Bir terör davasının “bir numaralı sanığı” olan bir orgenerali, daha mahkeme başlamadan açıkça “suçsuz” ilan ederek yargıyı etkilemeye çabalıyor.
Bu, çok açık bir suç.
Genelkurmay Başkanı suç işliyor.
Medyada buna karşı ses çıkmıyor.
Birkaç dürüst kalemin dışında eleştiren yok.
Hükümet de sanki bunlar başka bir ülkede oluyormuş gibi konuya ilgisiz.
Sanki “kurumlar arası uyum”, hukuk dışına çıkışlara ortaklaşa yeşil ışık yakmakta aranıyor.

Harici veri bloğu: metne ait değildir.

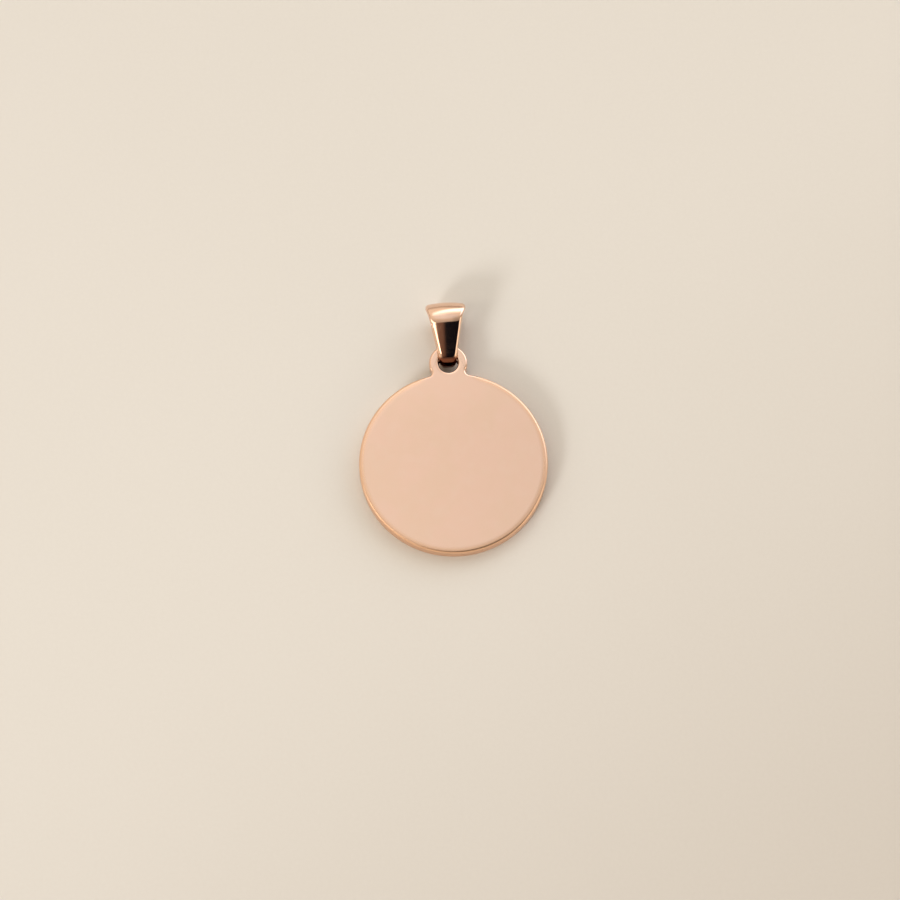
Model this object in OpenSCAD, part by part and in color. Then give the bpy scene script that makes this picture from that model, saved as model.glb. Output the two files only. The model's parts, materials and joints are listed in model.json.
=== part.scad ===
// Disc pendant: a plain round disc with a lug in one piece with it, and a bail that is one
// tapered strip bent into a closed loop through the lug's hole.
// It lies on a surface: the disc leans on its rim and on the bail, and the bail lies on its
// back leg. X is across, Y runs from the disc to the bail, Z is up. Sizes are millimetres.

/* [Disc] */
// Diameter of the disc
disc_d = 20; // [18:0.5:25]
// Thickness of the disc and of its lug
disc_t = 1.5; // [1.3:0.05:1.6]
// Radius of the rounded edges of the disc and the lug
edge_r = 0.25; // [0.2:0.05:0.35]

/* [Lug] */
// Outer diameter of the lug
lug_d = 4; // [3.8:0.05:4.1]
// Diameter of the hole through the lug
hole_d = 2.14; // [2.12:0.02:2.24]
// Radius of the rounded edges of the hole, which is punched and crisper than the outline
hole_edge_r = 0.12; // [0.1:0.02:0.2]
// Distance from the rim of the disc out to the centre of the hole
hole_reach = 1.15; // [1.1:0.05:1.3]
// Radius of the two inside corners between the lug and the disc
corner_r = 0.45; // [0.3:0.05:0.6]

/* [Bail] */
// Thickness of the strip along its middle
strip_t = 0.5; // [0.4:0.05:0.55]
// Outer diameter of the lower bend, the one through the hole
low_bend_d = 3.1; // [3.1:0.02:3.2]
// Outer diameter of the top bend, where the chain passes
top_bend_d = 4.3; // [4.1:0.02:4.6]
// Width of the strip at the lower bend
low_w = 1.5; // [1.44:0.02:1.56]
// Width of the strip over the top bend
top_w = 4.26; // [3.9:0.02:4.5]
// Width of the strip where its side edges start to flare
flare_w = 3.1; // [2.9:0.05:3.2]
// Distance from the lower bend's centre to where the flare starts
flare_y = 2.8; // [2.6:0.1:3]
// Radius of the flare
flare_r = 7; // [5.5:0.5:7.5]
// Rise of the plane that the strip's outline is drawn in. It is steeper than the bail's middle
// plane, which makes the back leg a little narrower than the front leg.
outline_rise = 20; // [14:1:22]
// Radius of the crown across the outside of the strip
crown_r = 11; // [8:1:20]
// Distance from the hole's centre out to the centre of the lower bend
bend_reach = 1.32; // [1.3:0.02:1.36]
// Width along the middle of the lower bend where its inside is left straight
seat_w = 0.7; // [0.6:0.05:0.8]
// Slope of the eased inner edges of the lower bend, measured from the straight seat
ease_angle = 22; // [18:1:26]

/* [Hidden] */
$fn = 96;

disc_r = disc_d / 2;
lug_r = lug_d / 2;
hole_r = hole_d / 2;
hole_y = disc_r + hole_reach;
pivot_y = hole_y + bend_reach;

low_r = low_bend_d / 2;
top_r = top_bend_d / 2;
// Sine and cosine of the angle at which the front leg rises over the back leg. Both are short
// numbers, so that the legs and the bends meet without a gap.
leg_sin = 0.352;
leg_cos = 0.936;
leg_rise = atan2(leg_sin, leg_cos);
bend_rise = top_r - low_r;
leg_len = bend_rise * (1 + leg_cos) / leg_sin;
// Distance from the lower bend's centre to the top bend's centre in the outline's plane
top_along = leg_len * cos(outline_rise) + bend_rise * sin(outline_rise);

// Angle at which the disc leans, with its rim on the surface and its middle plane at the
// lower bend's height where it meets the bail
lean_run = pivot_y + disc_r - edge_r;
lean_rise = low_r - edge_r;
half_core = disc_t / 2 - edge_r;
lean = asin(lean_rise / norm([lean_run, half_core])) - atan(half_core / lean_run);

// The ends of the pendant as it lies, along Y from the pivot
far_end = leg_len + top_r;
near_end = -lean_run * cos(lean) - half_core * sin(lean) - edge_r;
pivot = [0, -(far_end + near_end) / 2, low_r];

// How far cutting shapes run past the surfaces that they cut
over = 1;
// Where the strip reaches its full width, as a share of the top bend's radius past its centre
corner_share = 0.72;
// How far the straight side edge runs on inside the flare's arc
straight_lap = 0.3;
// How deep a corner web is rooted in the disc and in the lug
web_root = 0.6;
// Sides of the large and thin curves, which need finer steps
fine_fn = 360;

rose_gold = [0.91, 0.7, 0.58];

// Half section of a flat round body with rounded edges, X outward and Y through its middle
module edge_section(r) {
    translate([0, -disc_t / 2]) square([r - edge_r, disc_t]);
    translate([0, -half_core]) square([r, 2 * half_core]);
    for (side = [-1, 1]) translate([r - edge_r, side * half_core]) circle(r = edge_r);
}

// Half section of the space inside a round opening whose edges are rounded to a radius
module opening_section(r, rounding) {
    straight = disc_t / 2 - rounding;
    difference() {
        translate([0, -disc_t / 2 - over]) square([r + rounding, disc_t + 2 * over]);
        translate([r, -straight]) square([2 * rounding, 2 * straight]);
        for (side = [-1, 1]) translate([r + rounding, side * straight]) circle(r = rounding);
    }
}

module round_plate(r) {
    rotate_extrude() edge_section(r);
}

module round_opening(r, rounding) {
    rotate_extrude() opening_section(r, rounding);
}

// Web that fills one inside corner between the disc and the lug, with a rounded hollow edge.
// It reaches only into solid metal, short of the hole.
module corner_web(side) {
    from_disc = disc_r + corner_r;
    from_lug = lug_r + corner_r;
    corner_y = (from_disc * from_disc - from_lug * from_lug + hole_y * hole_y) / (2 * hole_y);
    corner = [side * sqrt(from_disc * from_disc - corner_y * corner_y), corner_y];
    lug_centre = [0, hole_y];
    in_disc = corner * (disc_r - web_root) / norm(corner);
    in_lug = lug_centre + (corner - lug_centre) * (lug_r - web_root) / from_lug;
    inner = [side * lug_r / 2, disc_r - web_root];
    difference() {
        translate([0, 0, -disc_t / 2])
            linear_extrude(disc_t) polygon([in_disc, corner, in_lug, inner]);
        translate(corner) round_opening(corner_r, edge_r);
    }
}

// The disc with its lug, flat about its middle plane and centred on the disc
module plate() {
    difference() {
        union() {
            round_plate(disc_r);
            translate([0, hole_y, 0]) round_plate(lug_r);
        }
        translate([0, hole_y, 0]) round_opening(hole_r, hole_edge_r);
    }
    for (side = [-1, 1]) corner_web(side);
}

module disc() {
    color(rose_gold)
        translate(pivot) rotate([lean, 0, 0]) translate([0, -pivot_y, 0]) plate();
}

// Section across the strip, X outward to the crowned outside at r, Y across the width
module strip_section(r) {
    intersection() {
        translate([r - strip_t, -top_w / 2]) square([strip_t, top_w]);
        translate([r - crown_r, 0]) circle(r = crown_r, $fn = fine_fn);
    }
}

// Side view of the part of a bend's ring on one side of the two legs, end is -1 or 1
module bend_side(end) {
    reach = 2 * top_r + over;
    polygon([[0, 0], reach * [-leg_sin, leg_cos], reach * [end, leg_cos], reach * [end, -1],
             [0, -reach]]);
}

// One bend of the strip in side view, about its own centre
module bend(r, end) {
    intersection() {
        rotate_extrude($fn = fine_fn) strip_section(r);
        translate([0, 0, -top_w]) linear_extrude(2 * top_w) bend_side(end);
    }
}

// One straight leg in side view, on top of the bend's centre and running along X
module leg() {
    rotate([90, 0, 90]) linear_extrude(leg_len) strip_section(low_r);
}

// The strip's closed loop in side view about the lower bend's centre, on its back leg
module loop() {
    bend(low_r, -1);
    translate([leg_len, bend_rise, 0]) bend(top_r, 1);
    mirror([0, 1, 0]) leg();
    rotate([0, 0, leg_rise]) leg();
}

// What is cut away beside the strip, with X across and Y from the lower bend's centre, side is -1
// or 1. The edge runs straight from the lower bend and then flares in an arc to the full width.
module side_cut(side) {
    slope = (flare_w - low_w) / 2 / (flare_y + low_r);
    flare_start = [flare_w / 2, flare_y];
    flare_end = [top_w / 2, top_along + top_r * corner_share];
    chord = flare_end - flare_start;
    reach = sqrt(flare_r * flare_r - chord * chord / 4);
    centre = (flare_start + flare_end) / 2 + reach * [chord[1], -chord[0]] / norm(chord);
    straight_end = flare_start + straight_lap * [slope, 1];
    straight_foot = flare_start - (flare_y + low_r + over) * [slope, 1];
    mirror([side < 0 ? 1 : 0, 0, 0]) {
        polygon([straight_foot, [centre[0], straight_foot[1]], [centre[0], straight_end[1]],
                 straight_end]);
        translate(centre) circle(r = flare_r, $fn = fine_fn);
    }
}

// The tapered strip, cut from the loop along its outline
module tapered_loop() {
    depth = 4 * (top_r + over);
    difference() {
        rotate([90, 0, 90]) loop();
        for (side = [-1, 1])
            rotate([outline_rise, 0, 0])
                translate([0, 0, -depth / 2]) linear_extrude(depth) side_cut(side);
    }
}

// Cones that ease the inner edges of the lower bend, so that they clear the lug's ring
module inner_ease() {
    low_in = low_r - strip_t;
    depth = low_w;
    for (side = [-1, 1])
        rotate([0, side * 90, 0]) translate([0, 0, seat_w / 2])
            cylinder(r1 = low_in, r2 = low_in + depth * tan(ease_angle), h = depth);
}

module bail() {
    color(rose_gold) translate(pivot)
        difference() {
            tapered_loop();
            inner_ease();
        }
}

disc();
bail();
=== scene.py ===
"""Disc pendant: a mirror polished rose gold disc with a lug, and a tapered bail through the lug.

It lies on a pale surface, with the disc leaning on its rim and the bail on its back leg.
"""
import json
import math

import bmesh
import bpy
from mathutils import Matrix, Vector


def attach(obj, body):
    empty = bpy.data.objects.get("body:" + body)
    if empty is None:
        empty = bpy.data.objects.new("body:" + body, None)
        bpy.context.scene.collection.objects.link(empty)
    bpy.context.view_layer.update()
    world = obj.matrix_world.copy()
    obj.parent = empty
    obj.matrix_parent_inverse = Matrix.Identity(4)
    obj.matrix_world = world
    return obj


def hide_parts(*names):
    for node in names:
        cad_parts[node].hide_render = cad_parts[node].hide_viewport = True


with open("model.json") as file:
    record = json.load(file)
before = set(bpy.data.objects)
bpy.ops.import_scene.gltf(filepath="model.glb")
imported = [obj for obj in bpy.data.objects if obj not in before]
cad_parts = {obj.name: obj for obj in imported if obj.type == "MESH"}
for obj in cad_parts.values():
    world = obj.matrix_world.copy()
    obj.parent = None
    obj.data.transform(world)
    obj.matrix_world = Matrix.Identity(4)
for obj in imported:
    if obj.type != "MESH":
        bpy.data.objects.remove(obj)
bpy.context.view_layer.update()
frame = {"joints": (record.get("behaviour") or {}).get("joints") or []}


# ---- Where the disc lies ------------------------------------------------------------------
# The disc and its lug are one flat plate. Its rim touches the surface and its lug is carried by
# the bail, so it leans by two degrees about the pivot where the bail passes through the hole.

mm = 0.001
pivot = Vector(frame["joints"][0]["pos_m"])
disc_r = 10 * mm
disc_t = 1.5 * mm
edge_r = 0.25 * mm
hole_y = disc_r + 1.15 * mm
pivot_y = hole_y + 1.32 * mm

half_core = disc_t / 2 - edge_r
lean_run = pivot_y + disc_r - edge_r
lean = math.asin((pivot.z - edge_r) / math.hypot(lean_run, half_core))
lean -= math.atan(half_core / lean_run)
plate_place = (Matrix.Translation(pivot) @ Matrix.Rotation(lean, 4, "X")
               @ Matrix.Translation((0, -pivot_y, 0)))


# ---- Camera -------------------------------------------------------------------------------
# It looks steeply down on the face from the disc's side, a little from the left. The numbers
# are those at which the disc, the lug, the hole and the bail fall where the photograph has them.

camera_azimuth = math.radians(-2.9)
camera_elevation = math.radians(70.5)
camera_distance = 450 * mm
focal_px = 4248.5
frame_px = 900
face_centre_px = (453.5, 462.4)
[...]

AKP muhalifleri bu iktidarsız sessizliği niye eleştirmiyor?
Neden sesleri çıkmıyor?
Başbakan başbakan gibi, hükümet hükümet gibi davranmıyor, çoktan müdahil olmaları, kendi memurlarını “hukuka uy” diye uyarmaları gerekirken sessizlik siperlerinin içinde kayboluyorlar.

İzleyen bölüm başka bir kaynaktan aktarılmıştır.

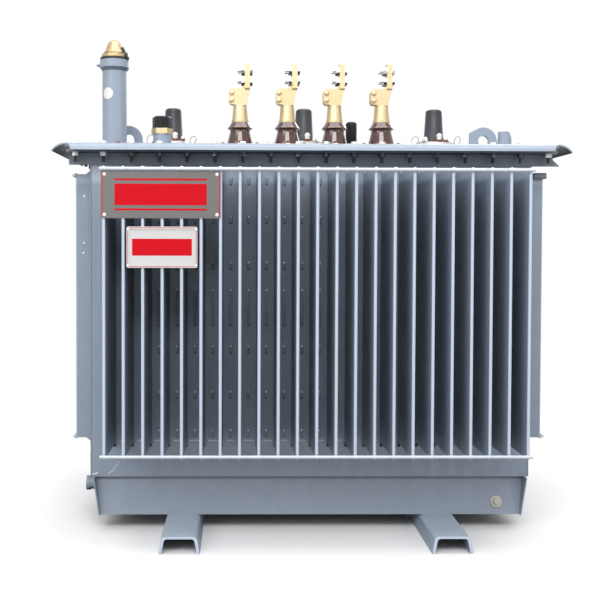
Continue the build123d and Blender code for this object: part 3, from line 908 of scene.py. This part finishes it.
HV_Y = centre("hv_bushing_1").y
HV_PLACES = [centre(f"hv_bushing_{i + 1}").x for i in range(HV_COUNT)]
HV_LOW, HV_HIGH = span("hv_bushing_1")
HV_FOOT_R = 0.038
HV_TOP_R = 0.029
FLANGE_CROWN_H = 0.006
FLANGE_TOP = span("hv_flanges")[1].z - FLANGE_CROWN_H
FLANGE_NUT_REACH = 0.053
FLANGE_NUT_ACROSS = 0.017
FLANGE_NUT_H = 0.009
FLANGE_NUT_SUNK = 0.001
FLANGE_WASHER_R = 0.0115
FLANGE_WASHER_H = 0.003
FLANGE_CAP_Z = 0.008
SEALED_STUD_REACH = 0.056
SEALED_STUD_ANGLE = -80
SEALED_NUT_ACROSS = 0.020
SEALED_NUT_H = 0.010
SEAL_WIRE_R = 0.0010
SEAL_WIRE_LAP = 1.04
# How far each loop of seal wire stands to the side of its cone, and its width
SEAL_LOOPS = [(-0.084, 0.026), (0.074, 0.022)]
SEAL_LOOP_HEIGHTS = (0.026, 0.034)
SEAL_LOOP_OUT = 0.056
SEAL_LOOP_DROP = 0.010
SEAL_LOOP_LEAN = 0.1
# A lead's bends: their share of the loop's way to the side, and their rise above the flange
SEAL_LEAD = [(0.6, 0.002), (0.2, 0.008)]
SEAL_LEAD_OUT = 0.060


def hv_cones():
    """Smooth cones with a soft shoulder, on their seats."""
    height = HV_HIGH.z - HV_LOW.z
    outline = [(0, 0), (HV_FOOT_R - 0.001, 0), (HV_FOOT_R, 0.001), (HV_FOOT_R, 0.006),
               (HV_FOOT_R - 0.0015, 0.0075), (HV_TOP_R + 0.0012, height - 0.012)]
    outline += arc(HV_TOP_R - 0.0085, height - 0.011, 0.0095, 5, 88, 7)
    outline += [(0.010, height), (0, height)]
    for i, x in enumerate(HV_PLACES):
        bm = lathed(outline, 56)
        bmesh.ops.translate(bm, vec=(x, HV_Y, HV_LOW.z), verts=bm.verts)
        piece = finish_piece(f"cone_{i + 1}", bm, RESIN, 50)
        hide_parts(f"hv_bushing_{i + 1}")


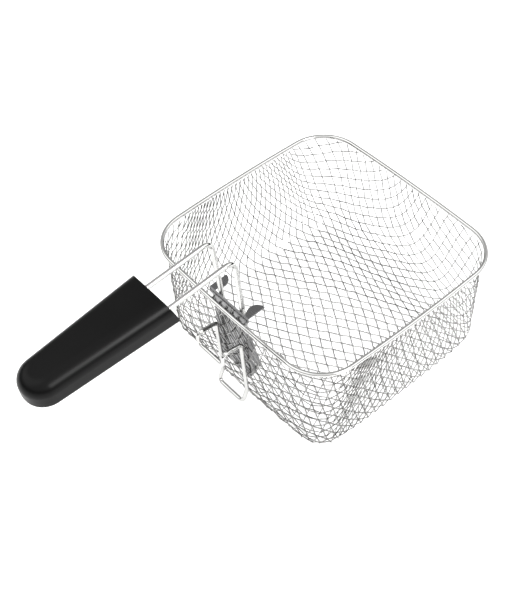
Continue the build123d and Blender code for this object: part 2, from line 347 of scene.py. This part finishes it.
@dataclass
class BasketForm:
    """The woven basket's middle surface: bowed sides, leaning walls and a rounded base edge.

    Everything here is in millimetres.
    """

    half_length: float
    half_width: float
    height: float
    corner: float = 33.4
    base_corner: float = 23.0
    side_bow: float = 3.0
    lean: float = 4.0
    base_edge: float = 12.0
    wire: float = 1.0
    past_rim: float = 0.6

    def wall(self, x: np.ndarray, y: np.ndarray, z: np.ndarray) -> tuple[np.ndarray, np.ndarray]:
        """Measures the distance inwards from the walls, and the direction in which it grows.

        Args:
            x: points' places along the handle.
            y: points' places across the handle.
            z: points' heights.

        Returns:
            The distances and the level unit vectors.
        """
        share = np.clip(1 - z / self.height, -self.past_rim, 1.0)
        a = self.half_length - self.lean * share
        b = self.half_width - self.lean * share
        corner = self.corner + (self.base_corner - self.corner) * np.clip(share, 0, 1)
        ax, ay = np.abs(x), np.abs(y)
        side_x = (b**2 + self.side_bow**2) / (2 * self.side_bow)
        side_y = (a**2 + self.side_bow**2) / (2 * self.side_bow)
        cx, cy = a - side_x, b - side_y
        span = np.hypot(cx, cy)
        along = ((side_x - corner) ** 2 - (side_y - corner) ** 2 + span**2) / (2 * span)
        off = np.sqrt((side_x - corner) ** 2 - along**2)
        kx = cx - cx / span * along - cy / span * off
        ky = cy / span * along - cx / span * off
        reach_x = np.hypot(ax - cx, ay)
        reach_y = np.hypot(ax, ay - cy)
        reach_k = np.hypot(ax - kx, ay - ky) + 1e-9
        in_x, in_y, in_k = side_x - reach_x, side_y - reach_y, corner - reach_k
        to_x = -np.stack([ax - cx, ay], -1) / reach_x[:, None]
        to_y = -np.stack([ax, ay - cy], -1) / reach_y[:, None]
        to_k = -np.stack([ax - kx, ay - ky], -1) / reach_k[:, None]
        turn = np.arctan2(ay - ky, ax - kx)
        in_corner = (turn >= np.arctan2(ky, kx - cx)) & (turn <= np.arctan2(ky - cy, kx))
        nearer_x = in_x < in_y
        inward = np.where(nearer_x, in_x, in_y)
        towards = np.where(nearer_x[:, None], to_x, to_y)
        inward = np.where(in_corner, in_k, inward)
        towards = np.where(in_corner[:, None], to_k, towards)
        flip = np.stack([np.where(x < 0, -1.0, 1.0), np.where(y < 0, -1.0, 1.0)], -1)
        return inward - self.wire, towards * flip

    def depth(self, points: np.ndarray) -> tuple[np.ndarray, np.ndarray]:
        """Measures how far points lie inside the middle surface, and its inward normal there.

        Args:
            points: an array of points, one a row.

        Returns:
            The depths and the unit normals.
        """
        inward, towards = self.wall(*points.T)
        edge = self.base_edge - self.wire
        from_wall = np.maximum(edge - inward, 0)
        from_floor = np.maximum(edge - points[:, 2] + self.wire, 0)
        reach = np.maximum(np.hypot(from_wall, from_floor), 1e-6)
        up = from_floor + from_wall * self.lean / self.height
        normal = np.stack([from_wall * towards[:, 0], from_wall * towards[:, 1], up], -1)
        normal /= np.linalg.norm(normal, axis=1)[:, None]
        return edge - reach, normal

    def settle(self, points: np.ndarray, rounds: int) -> np.ndarray:
        """Moves points onto the middle surface.

        Args:
            points: an array of points, one a row.
            rounds: how often to step.

        Returns:
            The moved points.
        """
        for _ in range(rounds):
            deep, normal = self.depth(points)
            points = points - deep[:, None] * normal
        return points


# ---------------------------------------------------------------- woven wire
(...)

Medyayla siyasetin bu ortak sessizliği “askerî vesayetin” varlığını ortaya koyuyor.
Genelkurmay Başkanı’nın kendisini “yargıdan” üstün gördüğü, ceza yasasını hiç çekinmeden çiğnediği, hakkında hiçbir suç duyurusunun yapılmadığı bir ülkede siz adaleti, eşitliği, özgürlüğü nasıl sağlayacaksınız?
Ordu yönetimi “hukuku” ciddiye almadıkça, hukukun disiplini içine girmedikçe, suç işlediği söylenen generalleri kurtarmak için binbir manevra yapmayı sürdürdükçe, Türkiye bir aşiret devleti olmaktan kurtulamaz.
Çok sevdikleri cumhuriyet, bir aşiret cumhuriyeti olur çıkar.
O aşiret cumhuriyetinin “ağalığını” generaller, paryalığını da halk yapar.
“Askerî vesayet bitti, hadi AKP’yi dövelim” diyenlerin istediği de bu zaten, onlar askerî vesayet tüm hızıyla sürerken insanları bunun bittiğine inandırmak, Genelkurmay Başkanı’nı hizaya çekmeye muktedir olmayan bir iktidarın da “sivil vesayet” kuracağına ülkeyi ikna etmek istiyorlar.
Ama ne onlar sandıkları kadar akıllılar, ne de bu halk onların sandığı kadar aptal.
Herkes gerçekleri görüyor.
İktidar partisi “milliyetçi ve tutucu” bir politika izleyerek kendini dünyadan uzaklaştırdığında, “askerî vesayet” de hemen başını kaldırıyor.
Zaten bunun için “AKP muhalifleri” bu partinin “yanlış” politikalarını hiç eleştirmiyorlar.
Bu politikalar ve askerî vesayet sürsün istiyorlar.
Son tanıklıklarla iyice ortaya çıkan medyanın “kirli zenginliği” ancak o vesayet sisteminde mümkün olabiliyor çünkü.